=== WHAT YOU WILL DO ===
Output all of the data below exactly as given.

=== SOURCE DATA ===

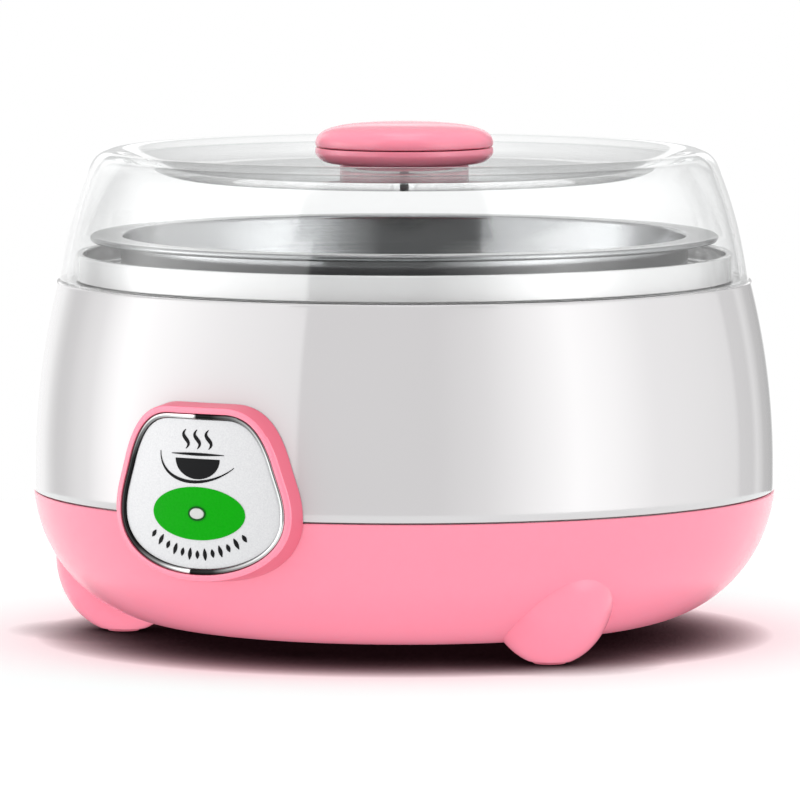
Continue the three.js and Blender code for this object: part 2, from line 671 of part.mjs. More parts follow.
function knobCap() {
  const bottom = KNOB_SPLIT + GAP / 2;
  const profile = new THREE.Path();
  profile.moveTo(0, 128.6);
  profile.lineTo(1.5, 128.6);
  profile.lineTo(1.5, KNOB_SEAT + GAP);
  profile.lineTo(5, KNOB_SEAT + GAP);
  profile.lineTo(5, 129);
  profile.quadraticCurveTo(18, 129, KNOB_RADIUS - 2.2, bottom);
  profile.lineTo(KNOB_RADIUS - 0.2, bottom);
  profile.lineTo(KNOB_RADIUS, KNOB_SPLIT + 0.9);
  profile.bezierCurveTo(22.4, KNOB_TOP - 0.7, 14, KNOB_TOP, 0, KNOB_TOP);
  return turned(profile, 3, 24);
}

function knobWasher() {
  const [top, bottom] = [LID_DISH - LID_WALL - GAP, LID_DISH - LID_WALL - GAP - 0.8];
  return turnedCorners(
    [[KNOB_BORE, bottom], [6, bottom], [6, top], [KNOB_BORE, top], [KNOB_BORE, bottom]],
    20,
  );
}

// ---------------------------------------------------------------- assembly

function piece(name, geometry, material, x = 0, y = 0, z = 0) {
  const mesh = new THREE.Mesh(geometry, material);
  mesh.name = name;
  mesh.position.set(x, y, z);
  return mesh;
}

const housing = new THREE.Group();
housing.add(
  piece("base_shell", baseShell(), pinkPlastic),
  piece("upper_shell", upperShell(), whitePlastic),
  piece("inner_liner", innerLiner(), whitePlastic),
);
FOOT_BEARINGS.forEach((bearing, i) => {
  housing.add(piece(`foot_pad_${i + 1}`, footPad(), rubber, ...atBearing(bearing, FOOT_CIRCLE)));
});
SCREW_BEARINGS.forEach((bearing, i) => {
  const place = [...atBearing(bearing, SCREW_CIRCLE), 9.9];
  housing.add(piece(`case_screw_${i + 1}`, screw(3, 1.7, 1.2, 11), zincSteel, ...place));
});

const badge = new THREE.Group();
badge.add(
  piece("badge_bezel", badgeBezel(), pinkPlastic),
  piece("badge_ring", badgeRing(), chrome),
  piece("badge_plate", badgePlate(), silverFilm),
  piece("badge_oval", badgeOval(), greenFilm),
  piece("lamp_lens", lampLens(), lensPlastic),
  piece("lamp_board", lampBoard(), boardGreen),
  piece("indicator_led", indicatorLed(), ledEpoxy, 0, -81.9, LAMP_LEVEL),
  piece("lamp_resistor", resistor(), resistorBody, 0, -83.6, 28),
);
[-BADGE_SCREW_X, BADGE_SCREW_X].forEach((x, i) => {
  const place = [x, -87.9, BADGE_SCREW_LEVEL];
  const badgeScrew = piece(`badge_screw_${i + 1}`, screw(4.2, 1.6, 0.9, 6), zincSteel, ...place);
  badgeScrew.rotation.x = Math.PI / 2;
  badge.add(badgeScrew);
});
housing.add(badge);

const heater = new THREE.Group();
heater.add(
  piece("heating_plate", heatingPlate(), aluminium),
  piece("plate_gasket", plateGasket(), silicone),
  piece("ptc_heater", ptcHeater(), aluminium),
  piece("heater_clamp", heaterClamp(), zincSteel),
  piece("thermal_fuse", thermalFuse(), brass, 0, FUSE_Y, FUSE_Z),
  piece("fuse_clip", fuseClip(), zincSteel),
  piece("fuse_clip_screw", screw(2.6, 1.6, 1, 5), zincSteel, 0, CLIP_BOSS_Y, 19.4),
);
[-CLAMP_REACH, CLAMP_REACH].forEach((x, i) => {
  heater.add(piece(`clamp_screw_${i + 1}`, screw(2.8, 1.7, 1.2, 7), zincSteel, x, 0, 15.4));
});
housing.add(heater);

const wiring = new THREE.Group();
wiring.add(
  piece("mains_inlet", mainsInlet(), blackPlastic),
  piece("inlet_pin_live", inletPin(), brass, -PIN_OFFSET, 76, INLET_LEVEL),
  piece("inlet_pin_neutral", inletPin(), brass, PIN_OFFSET, 76, INLET_LEVEL),
  piece("crimp_cap_live", crimpCap(), blackPlastic, -22, 40, 10.6),
  piece("crimp_cap_neutral", crimpCap(), blackPlastic, 22, 40, 10.6),
  piece("inlet_lead_live", wire(INLET_LEAD, 14), redInsulation),
  piece("inlet_lead_neutral", wire(mirrored(INLET_LEAD), 14), blueInsulation),
  piece("fuse_lead", wire(FUSE_LEAD, 18), redInsulation),
  piece("heater_lead_live", wire(HEATER_LEAD_LIVE, 12), redInsulation),
  piece("heater_lead_neutral", wire(HEATER_LEAD_NEUTRAL, 22), blueInsulation),
  piece("lamp_lead_live", wire(LAMP_LEAD, 26), redInsulation),
  piece("lamp_lead_neutral", wire(mirrored(LAMP_LEAD), 26), blueInsulation),
);
housing.add(wiring);

const lid = new THREE.Group();
lid.add(
  piece("outer_lid", outerLid(), clearPlastic),
  piece("knob_base", knobBase(), pinkPlastic),
  piece("knob_cap", knobCap(), pinkPlastic),
  piece("knob_washer", knobWasher(), silicone),
  piece("knob_screw", screw(3.2, 1.8, 1.2, 9.5), zincSteel, 0, 0, KNOB_SCREW_HEAD),
);

const yogurtMaker = new THREE.Group();
yogurtMaker.add(housing, lid, piece("inner_pot", innerPot(), stainless));

export default yogurtMaker;
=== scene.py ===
"""The looks of a round yogurt maker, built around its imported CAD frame.

Profiles and outlines are in millimetres and become metres as each mesh is made. The front badge
faces -Y and the housing's axis is the Z axis. Driving sizes are read from the frame.
"""

import math

import bmesh
import bpy
from mathutils import Matrix, Vector


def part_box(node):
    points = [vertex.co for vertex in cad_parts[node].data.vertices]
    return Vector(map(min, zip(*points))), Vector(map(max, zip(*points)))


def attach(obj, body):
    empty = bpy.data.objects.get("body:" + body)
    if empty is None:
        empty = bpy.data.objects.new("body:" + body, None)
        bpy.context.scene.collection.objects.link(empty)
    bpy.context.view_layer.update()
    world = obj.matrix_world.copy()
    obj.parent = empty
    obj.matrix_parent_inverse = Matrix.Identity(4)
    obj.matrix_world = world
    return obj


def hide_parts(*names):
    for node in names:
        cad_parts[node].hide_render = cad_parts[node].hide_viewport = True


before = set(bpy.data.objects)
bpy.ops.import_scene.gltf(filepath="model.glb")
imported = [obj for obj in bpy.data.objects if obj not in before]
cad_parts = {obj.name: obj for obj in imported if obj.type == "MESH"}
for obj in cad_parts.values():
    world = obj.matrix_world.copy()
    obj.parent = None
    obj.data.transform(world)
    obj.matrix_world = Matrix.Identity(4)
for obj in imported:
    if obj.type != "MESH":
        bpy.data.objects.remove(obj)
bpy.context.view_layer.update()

MM = 0.001
X, Y, Z = 0, 1, 2


def low(node, axis):
    """A CAD node's lowest coordinate in millimetres."""
    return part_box(node)[0][axis] / MM


def high(node, axis):
    """A CAD node's highest coordinate in millimetres."""
    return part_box(node)[1][axis] / MM


def halfway(node, axis):
    """The middle of a CAD node's box in millimetres."""
    return (low(node, axis) + high(node, axis)) / 2


# ---- driving sizes, millimetres

BODY_RADIUS = high("upper_shell", X)
LEDGE = high("upper_shell", Z)
SEAM_TOP = 38.2  # where the white shell starts
SEAM_BOTTOM = high("base_shell", Z)
BOWL_FLOOR = 4.4
BOWL_FLAT = 60.0  # radius of the base's flat floor
BOWL_EQUATOR = 41.0  # height of its widest part
SHELL_UPRIGHT = 44.0  # height from which the shell leans in, along an arc
SHELL_ARC = 190.0
WALL = 2.3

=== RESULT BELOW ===
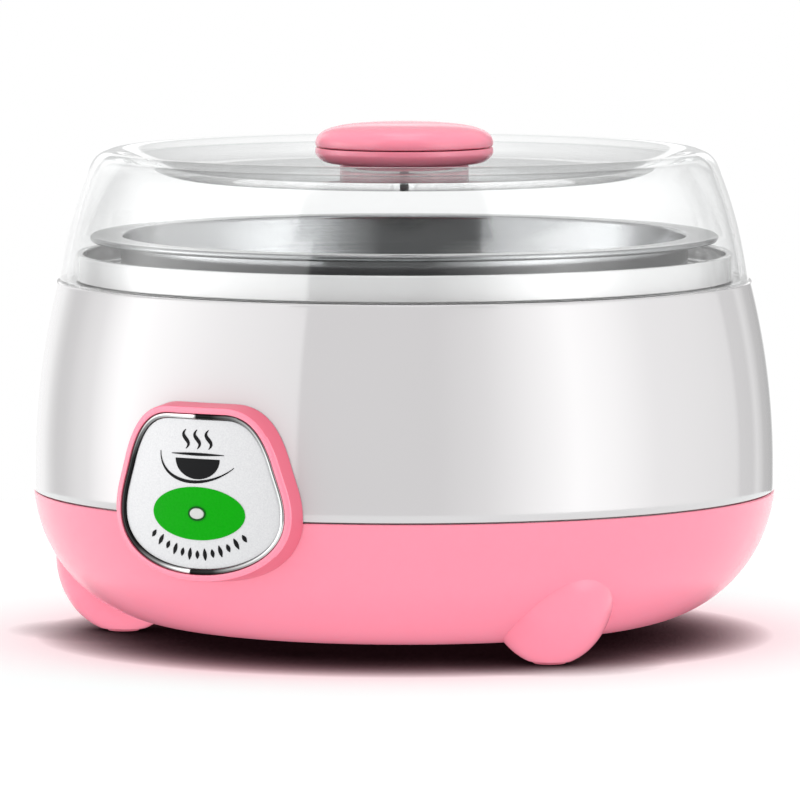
Continue the three.js and Blender code for this object: part 2, from line 671 of part.mjs. More parts follow.
function knobCap() {
  const bottom = KNOB_SPLIT + GAP / 2;
  const profile = new THREE.Path();
  profile.moveTo(0, 128.6);
  profile.lineTo(1.5, 128.6);
  profile.lineTo(1.5, KNOB_SEAT + GAP);
  profile.lineTo(5, KNOB_SEAT + GAP);
  profile.lineTo(5, 129);
  profile.quadraticCurveTo(18, 129, KNOB_RADIUS - 2.2, bottom);
  profile.lineTo(KNOB_RADIUS - 0.2, bottom);
  profile.lineTo(KNOB_RADIUS, KNOB_SPLIT + 0.9);
  profile.bezierCurveTo(22.4, KNOB_TOP - 0.7, 14, KNOB_TOP, 0, KNOB_TOP);
  return turned(profile, 3, 24);
}

function knobWasher() {
  const [top, bottom] = [LID_DISH - LID_WALL - GAP, LID_DISH - LID_WALL - GAP - 0.8];
  return turnedCorners(
    [[KNOB_BORE, bottom], [6, bottom], [6, top], [KNOB_BORE, top], [KNOB_BORE, bottom]],
    20,
  );
}

// ---------------------------------------------------------------- assembly

function piece(name, geometry, material, x = 0, y = 0, z = 0) {
  const mesh = new THREE.Mesh(geometry, material);
  mesh.name = name;
  mesh.position.set(x, y, z);
  return mesh;
}

const housing = new THREE.Group();
housing.add(
  piece("base_shell", baseShell(), pinkPlastic),
  piece("upper_shell", upperShell(), whitePlastic),
  piece("inner_liner", innerLiner(), whitePlastic),
);
FOOT_BEARINGS.forEach((bearing, i) => {
  housing.add(piece(`foot_pad_${i + 1}`, footPad(), rubber, ...atBearing(bearing, FOOT_CIRCLE)));
});
SCREW_BEARINGS.forEach((bearing, i) => {
  const place = [...atBearing(bearing, SCREW_CIRCLE), 9.9];
  housing.add(piece(`case_screw_${i + 1}`, screw(3, 1.7, 1.2, 11), zincSteel, ...place));
});

const badge = new THREE.Group();
badge.add(
  piece("badge_bezel", badgeBezel(), pinkPlastic),
  piece("badge_ring", badgeRing(), chrome),
  piece("badge_plate", badgePlate(), silverFilm),
  piece("badge_oval", badgeOval(), greenFilm),
  piece("lamp_lens", lampLens(), lensPlastic),
  piece("lamp_board", lampBoard(), boardGreen),
  piece("indicator_led", indicatorLed(), ledEpoxy, 0, -81.9, LAMP_LEVEL),
  piece("lamp_resistor", resistor(), resistorBody, 0, -83.6, 28),
);
[-BADGE_SCREW_X, BADGE_SCREW_X].forEach((x, i) => {
  const place = [x, -87.9, BADGE_SCREW_LEVEL];
  const badgeScrew = piece(`badge_screw_${i + 1}`, screw(4.2, 1.6, 0.9, 6), zincSteel, ...place);
  badgeScrew.rotation.x = Math.PI / 2;
  badge.add(badgeScrew);
});
housing.add(badge);

const heater = new THREE.Group();
heater.add(
  piece("heating_plate", heatingPlate(), aluminium),
  piece("plate_gasket", plateGasket(), silicone),
  piece("ptc_heater", ptcHeater(), aluminium),
  piece("heater_clamp", heaterClamp(), zincSteel),
  piece("thermal_fuse", thermalFuse(), brass, 0, FUSE_Y, FUSE_Z),
  piece("fuse_clip", fuseClip(), zincSteel),
  piece("fuse_clip_screw", screw(2.6, 1.6, 1, 5), zincSteel, 0, CLIP_BOSS_Y, 19.4),
);
[-CLAMP_REACH, CLAMP_REACH].forEach((x, i) => {
  heater.add(piece(`clamp_screw_${i + 1}`, screw(2.8, 1.7, 1.2, 7), zincSteel, x, 0, 15.4));
});
housing.add(heater);

const wiring = new THREE.Group();
wiring.add(
  piece("mains_inlet", mainsInlet(), blackPlastic),
  piece("inlet_pin_live", inletPin(), brass, -PIN_OFFSET, 76, INLET_LEVEL),
  piece("inlet_pin_neutral", inletPin(), brass, PIN_OFFSET, 76, INLET_LEVEL),
  piece("crimp_cap_live", crimpCap(), blackPlastic, -22, 40, 10.6),
  piece("crimp_cap_neutral", crimpCap(), blackPlastic, 22, 40, 10.6),
  piece("inlet_lead_live", wire(INLET_LEAD, 14), redInsulation),
  piece("inlet_lead_neutral", wire(mirrored(INLET_LEAD), 14), blueInsulation),
  piece("fuse_lead", wire(FUSE_LEAD, 18), redInsulation),
  piece("heater_lead_live", wire(HEATER_LEAD_LIVE, 12), redInsulation),
  piece("heater_lead_neutral", wire(HEATER_LEAD_NEUTRAL, 22), blueInsulation),
  piece("lamp_lead_live", wire(LAMP_LEAD, 26), redInsulation),
  piece("lamp_lead_neutral", wire(mirrored(LAMP_LEAD), 26), blueInsulation),
);
housing.add(wiring);

const lid = new THREE.Group();
lid.add(
  piece("outer_lid", outerLid(), clearPlastic),
  piece("knob_base", knobBase(), pinkPlastic),
  piece("knob_cap", knobCap(), pinkPlastic),
  piece("knob_washer", knobWasher(), silicone),
  piece("knob_screw", screw(3.2, 1.8, 1.2, 9.5), zincSteel, 0, 0, KNOB_SCREW_HEAD),
);

const yogurtMaker = new THREE.Group();
yogurtMaker.add(housing, lid, piece("inner_pot", innerPot(), stainless));

export default yogurtMaker;
=== scene.py ===
"""The looks of a round yogurt maker, built around its imported CAD frame.

Profiles and outlines are in millimetres and become metres as each mesh is made. The front badge
faces -Y and the housing's axis is the Z axis. Driving sizes are read from the frame.
"""

import math

import bmesh
import bpy
from mathutils import Matrix, Vector


def part_box(node):
    points = [vertex.co for vertex in cad_parts[node].data.vertices]
    return Vector(map(min, zip(*points))), Vector(map(max, zip(*points)))


def attach(obj, body):
    empty = bpy.data.objects.get("body:" + body)
    if empty is None:
        empty = bpy.data.objects.new("body:" + body, None)
        bpy.context.scene.collection.objects.link(empty)
    bpy.context.view_layer.update()
    world = obj.matrix_world.copy()
    obj.parent = empty
    obj.matrix_parent_inverse = Matrix.Identity(4)
    obj.matrix_world = world
    return obj


def hide_parts(*names):
    for node in names:
        cad_parts[node].hide_render = cad_parts[node].hide_viewport = True


before = set(bpy.data.objects)
bpy.ops.import_scene.gltf(filepath="model.glb")
imported = [obj for obj in bpy.data.objects if obj not in before]
cad_parts = {obj.name: obj for obj in imported if obj.type == "MESH"}
for obj in cad_parts.values():
    world = obj.matrix_world.copy()
    obj.parent = None
    obj.data.transform(world)
    obj.matrix_world = Matrix.Identity(4)
for obj in imported:
    if obj.type != "MESH":
        bpy.data.objects.remove(obj)
bpy.context.view_layer.update()

MM = 0.001
X, Y, Z = 0, 1, 2


def low(node, axis):
    """A CAD node's lowest coordinate in millimetres."""
    return part_box(node)[0][axis] / MM


def high(node, axis):
    """A CAD node's highest coordinate in millimetres."""
    return part_box(node)[1][axis] / MM


def halfway(node, axis):
    """The middle of a CAD node's box in millimetres."""
    return (low(node, axis) + high(node, axis)) / 2


# ---- driving sizes, millimetres

BODY_RADIUS = high("upper_shell", X)
LEDGE = high("upper_shell", Z)
SEAM_TOP = 38.2  # where the white shell starts
SEAM_BOTTOM = high("base_shell", Z)
BOWL_FLOOR = 4.4
BOWL_FLAT = 60.0  # radius of the base's flat floor
BOWL_EQUATOR = 41.0  # height of its widest part
SHELL_UPRIGHT = 44.0  # height from which the shell leans in, along an arc
SHELL_ARC = 190.0
WALL = 2.3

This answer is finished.